One thing we know from economics--the marketplace will respond. And it has. As an example, one city that is extremely dependent on air travel, Las Vegas, is already experiencing a big drop as airlines cut routes to save money. Fewer air passengers mean fewer visitors to the casinos, which means...well, you get the idea. My point is, who wants to fly under these conditions? The marketplace will respond.
Government isn't the solution here. Heck, government is half the problem. And the airline industry isn't helping itself by thinking in 19th-century-railroad terms, not recognizing that demand for air travel is very elastic. Something has to give, and this storm shows no signs of abating.
Government and industry, working together to create the absolute worst travel experience possible.
And for the record, my check-in and security experiences were as smooth as they could have been this trip. Can you imagine the tenor of this post if I'd have had a difficulty?
And let me offer kudos to Continental Airlines, the mandatory check-in kiosk notwithstanding. Their flight crews were exceptional, they offered more than just peanuts and drinks on two of my four flights, and, in these days of severe cost-cutting, they still offered pillows and blankets to passengers.

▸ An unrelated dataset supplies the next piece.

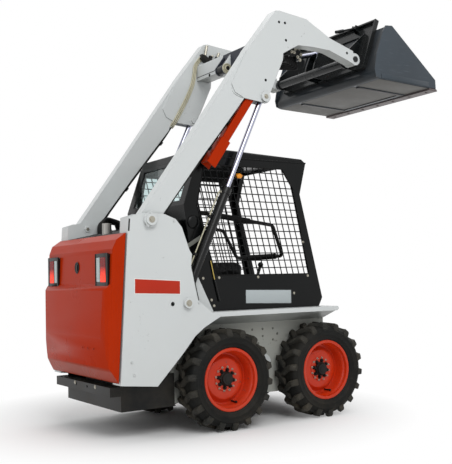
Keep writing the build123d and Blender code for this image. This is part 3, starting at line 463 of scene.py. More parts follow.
@dataclass
class Palette:
    """Every finish of the machine, made once and handed out by name."""

    shelf: GroupShelf
    made: dict[str, bpy.types.Material] = field(default_factory=dict)

    FINISHES = (
        # Amounts for faces that look down are painted shade on the white and orange paints.
        Finish("body_white", rgb(206, 210, 210), 0.34, coat=0.12, mottle=0.035, dust=0.2,
               chips=0.35, grain=0.03, edge=0.004, grime=0.7),
        Finish("body_orange", rgb(170, 42, 2), 0.3, coat=0.03, mottle=0.08, dust=0.03,
               chips=0.3, grain=0.03, specular=0.05, edge=0.006, grime=0.5),
        Finish("wheel_orange", rgb(196, 48, 10), 0.28, coat=0.2, mottle=0.1, dust=0.16,
               chips=0.5, grain=0.03, specular=0.2),
        Finish("tyre", rgb(14, 15, 14), 0.62, mottle=0.22, mottle_scale=9.0, dust=0.1,
               grain=0.35, grain_scale=420.0, scuffs=0.2, scuff_colour=rgb(58, 58, 52),
               specular=0.16),
        # The lugs' rubber is lighter than the tyre's, with more dust and paler scuffs: partly
        # dust, partly painted highlight on the lugs' faces.
        Finish("tyre_lug", rgb(30, 30, 27), 0.7, mottle=0.3, mottle_scale=14.0, dust=0.34,
               grain=0.35, grain_scale=420.0, scuffs=0.3, scuff_colour=rgb(92, 92, 84),
               specular=0.3, edge=0.003),
        Finish("frame_black", rgb(12, 13, 13), 0.38, mottle=0.12, dust=0.14, chips=0.3,
               grain=0.05, specular=0.2),
        Finish("cab_black", rgb(9, 11, 12), 0.24, coat=0.08, mottle=0.1, dust=0.04, chips=0.2,
               grain=0.04, specular=0.14, edge=0.005),
        Finish("screen_black", rgb(10, 11, 12), 0.36, mottle=0.1, dust=0.02, grain=0.04,
               specular=0.12, edge=0.001),
        Finish("cylinder_black", rgb(12, 13, 14), 0.26, coat=0.1, mottle=0.1, dust=0.06,
               chips=0.25, grain=0.03, specular=0.2),
        Finish("rod_chrome", rgb(170, 172, 188), 0.12, metallic=1.0, mottle=0.05, dust=0.03,
               grain=0.01, scuffs=0.12),
        # The bucket's rear-facing faces are painted near-black: painted shade.
        Finish("bucket_black", rgb(54, 63, 71), 0.32, coat=0.15, mottle=0.3, mottle_scale=2.2,
               dust=0.12, chips=0.5, scuffs=0.14, scuff_colour=rgb(112, 120, 128), grain=0.06,
               edge=0.005, rear_tone=rgb(17, 20, 22)),
        # The cross member's paint darkened to slate: painted shade of the space between the
        # arms.
        Finish("member_slate", rgb(40, 44, 54), 0.4, coat=0.1, mottle=0.1, dust=0.08,
               chips=0.2, grain=0.05, edge=0.005),
        Finish("hitch_black", rgb(16, 19, 20), 0.26, coat=0.15, mottle=0.16, dust=0.06,
               chips=0.4, scuffs=0.2, scuff_colour=rgb(84, 90, 94), grain=0.06, edge=0.003),
        # White paint greyed with an olive cast: painted shade of the fenders' underside.
        Finish("fender_grey", rgb(118, 120, 114), 0.6, mottle=0.12, dust=0.45, grain=0.1),
        # The chaincases' white paint greyed: painted shade between the wheels, with real dust
        # and chips on it.
        Finish("case_grey", rgb(168, 170, 164), 0.5, mottle=0.16, dust=0.7, chips=0.6,
               grain=0.08, grime=0.8),
        # Dark colour on the strips between the bucket's floor plates: painted shade.
        Finish("wear_strip", rgb(38, 34, 34), 0.4, mottle=0.14, dust=0.06, grain=0.1),
        Finish("bucket_floor", rgb(98, 97, 94), 0.55, mottle=0.16, mottle_scale=5.0, dust=0.1,
               scuffs=0.4, scuff_colour=rgb(130, 128, 124), grain=0.12),
        Finish("edge_steel", rgb(96, 88, 88), 0.42, metallic=0.5, mottle=0.18, dust=0.1,
               scuffs=0.5, scuff_colour=rgb(150, 144, 142), grain=0.1),
        Finish("bare_steel", rgb(150, 148, 144), 0.38, metallic=0.85, mottle=0.12, dust=0.1,
               scuffs=0.3, grain=0.06),
        Finish("engine_iron", rgb(48, 50, 52), 0.6, mottle=0.2, dust=0.35, grain=0.2,
               grain_scale=160.0),
        Finish("seat_vinyl", rgb(20, 20, 21), 0.52, mottle=0.1, dust=0.04, grain=0.4,
               grain_scale=500.0, specular=0.2),
        Finish("nut_zinc", rgb(168, 164, 152), 0.32, metallic=0.9, mottle=0.1, dust=0.2,
               grain=0.04, edge=0.001),
        Finish("lamp_case", rgb(10, 11, 12), 0.36, mottle=0.06, dust=0.05, grain=0.1,
               specular=0.2, edge=0.001),
        Finish("rubber_trim", rgb(14, 14, 15), 0.6, mottle=0.1, dust=0.08, grain=0.2,
               specular=0.16, edge=0.001),
        Finish("plate_silver", rgb(178, 186, 188), 0.4, metallic=0.2, mottle=0.06, dust=0.06,
               scuffs=0.2, grain=0.03, edge=0.0005),
        Finish("plate_orange", rgb(178, 40, 14), 0.32, mottle=0.05, dust=0.06, grain=0.02,
               edge=0.0005),
        Finish("plate_rim", rgb(226, 226, 222), 0.36, mottle=0.04, dust=0.08, grain=0.02,
               edge=0.0005),
        Finish("line_steel", rgb(176, 172, 150), 0.34, metallic=0.3, mottle=0.1, dust=0.1,
               grain=0.04, edge=0.001),
        Finish("strut_gold", rgb(196, 172, 96), 0.22, metallic=0.9, mottle=0.05, dust=0.03,
               grain=0.01, edge=0.001),
        Finish("clear_lens", rgb(182, 194, 194), 0.12, coat=0.6, mottle=0.12,
               mottle_scale=40.0, dust=0.04, grain=0.02, specular=0.5, edge=0.001),
        Glass("glass", rgb(206, 228, 228)),
        LitLens("red_lens", rgb(130, 8, 14), rgb(255, 62, 30), 1.03, 1.10, 1.2),
        LitLens("amber_lens", rgb(214, 132, 8), rgb(240, 150, 16), 1.6, 1.8, 0.5),
    )

    def __post_init__(self) -> None:
        """Make every finish."""
        for finish in self.FINISHES:
            self.made[finish.name] = finish.material(self.shelf)

    def coat(self, target: bpy.types.Object, name: str) -> None:
        """Give an object one finish all over."""
        slots = target.data.materials
        if len(slots):
            for index in range(len(slots)):
                slots[index] = self.made[name]
        else:
            slots.append(self.made[name])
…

Update: What will US air travel look like in 10 years? Here are some ideas.
Update #2, 6/24/08: Here we learn that customs can seize your laptop and camera if they so desire.
Citing those lawsuits, Customs and Border Protection, a division of the Department of Homeland Security, refuses to say exactly how common the practice is, how many computers, portable storage drives, and BlackBerries have been inspected and confiscated, or what happens to the devices once they are seized.
The article also doesn't say what criteria customs uses to determine whether or not to seize your private property.
When will this madness end? When Americans get fed up with it and insist, insist, that the Congress make it end.